#### Aim of the task:
Nothing may be dropped or altered: reproduce all the data.

#### Provided material:
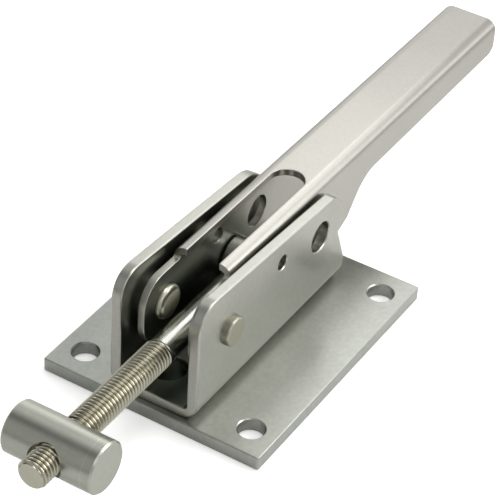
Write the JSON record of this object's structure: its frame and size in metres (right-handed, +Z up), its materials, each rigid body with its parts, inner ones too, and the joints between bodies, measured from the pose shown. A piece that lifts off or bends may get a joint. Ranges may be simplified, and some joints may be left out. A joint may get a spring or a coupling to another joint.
{
  "type": "toggle latch",
  "caption": "Heavy steel pull-action toggle latch: a base plate and channel bracket carry a long bent handle that draws in a threaded rod with a cross bar.",
  "frame": {"origin": "centre of the base plate's underside", "axes": "+X along the pull rod towards the tee bar, +Y towards the right-hand wall, +Z up out of the base plate"},
  "size_m": [0.3369, 0.1016, 0.061],
  "materials": {
    "plate_steel": "satin",
    "bracket_steel": "satin",
    "handle_steel": "satin",
    "rod_steel": "bright",
    "tee_bar_steel": "satin",
    "rivet_steel": "satin",
    "washer_steel": "satin",
    "weld_metal": "ground flush"
  },
  "bodies": {
    "root": {"base_plate": "plate_steel", "channel_bracket": "bracket_steel", "plug_weld_front": "weld_metal", "plug_weld_rear": "weld_metal", "pivot_rivet_right": "rivet_steel", "pivot_rivet_left": "rivet_steel", "pivot_washer_right": "washer_steel", "pivot_washer_left": "washer_steel"},
    "handle": {"handle": "handle_steel", "rod_pin": "rivet_steel"},
    "rod": {"pull_rod": "rod_steel"},
    "tee_bar": {"tee_bar": "tee_bar_steel"}
  },
  "joints": [
    {"name": "handle_pivot", "type": "hinge", "parent": "root", "child": "handle", "pos_m": [0.0382, 0, 0.0384], "axis": [0, 1, 0], "range_deg": [0, 125]},
    {"name": "rod_swing", "type": "hinge", "parent": "handle", "child": "rod", "pos_m": [-0.01, 0, 0.03], "axis": [0, 1, 0], "range_deg": [-125, 0]},
    {"name": "tee_bar_screw", "type": "slide", "parent": "rod", "child": "tee_bar", "axis": [1, 0, 0], "range_m": [-0.045, 0.006]}
  ],
  "couplings": [
    {"joint": "rod_swing", "follows": "handle_pivot", "ratio": -1}
  ]
}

#### Full response:
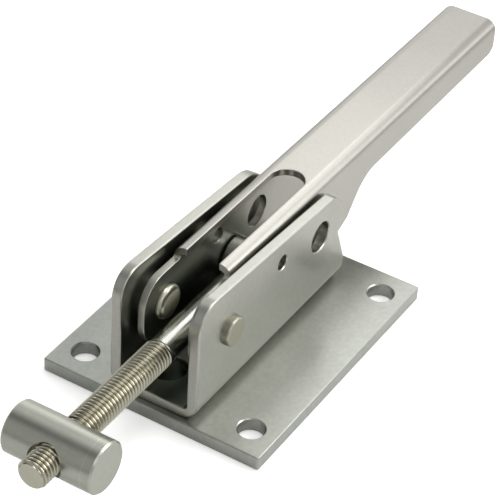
Write the JSON record of this object's structure: its frame and size in metres (right-handed, +Z up), its materials, each rigid body with its parts, inner ones too, and the joints between bodies, measured from the pose shown. A piece that lifts off or bends may get a joint. Ranges may be simplified, and some joints may be left out. A joint may get a spring or a coupling to another joint.
{
  "type": "toggle latch",
  "caption": "Heavy steel pull-action toggle latch: a base plate and channel bracket carry a long bent handle that draws in a threaded rod with a cross bar.",
  "frame": {"origin": "centre of the base plate's underside", "axes": "+X along the pull rod towards the tee bar, +Y towards the right-hand wall, +Z up out of the base plate"},
  "size_m": [0.3369, 0.1016, 0.061],
  "materials": {
    "plate_steel": "satin",
    "bracket_steel": "satin",
    "handle_steel": "satin",
    "rod_steel": "bright",
    "tee_bar_steel": "satin",
    "rivet_steel": "satin",
    "washer_steel": "satin",
    "weld_metal": "ground flush"
  },
  "bodies": {
    "root": {"base_plate": "plate_steel", "channel_bracket": "bracket_steel", "plug_weld_front": "weld_metal", "plug_weld_rear": "weld_metal", "pivot_rivet_right": "rivet_steel", "pivot_rivet_left": "rivet_steel", "pivot_washer_right": "washer_steel", "pivot_washer_left": "washer_steel"},
    "handle": {"handle": "handle_steel", "rod_pin": "rivet_steel"},
    "rod": {"pull_rod": "rod_steel"},
    "tee_bar": {"tee_bar": "tee_bar_steel"}
  },
  "joints": [
    {"name": "handle_pivot", "type": "hinge", "parent": "root", "child": "handle", "pos_m": [0.0382, 0, 0.0384], "axis": [0, 1, 0], "range_deg": [0, 125]},
    {"name": "rod_swing", "type": "hinge", "parent": "handle", "child": "rod", "pos_m": [-0.01, 0, 0.03], "axis": [0, 1, 0], "range_deg": [-125, 0]},
    {"name": "tee_bar_screw", "type": "slide", "parent": "rod", "child": "tee_bar", "axis": [1, 0, 0], "range_m": [-0.045, 0.006]}
  ],
  "couplings": [
    {"joint": "rod_swing", "follows": "handle_pivot", "ratio": -1}
  ]
}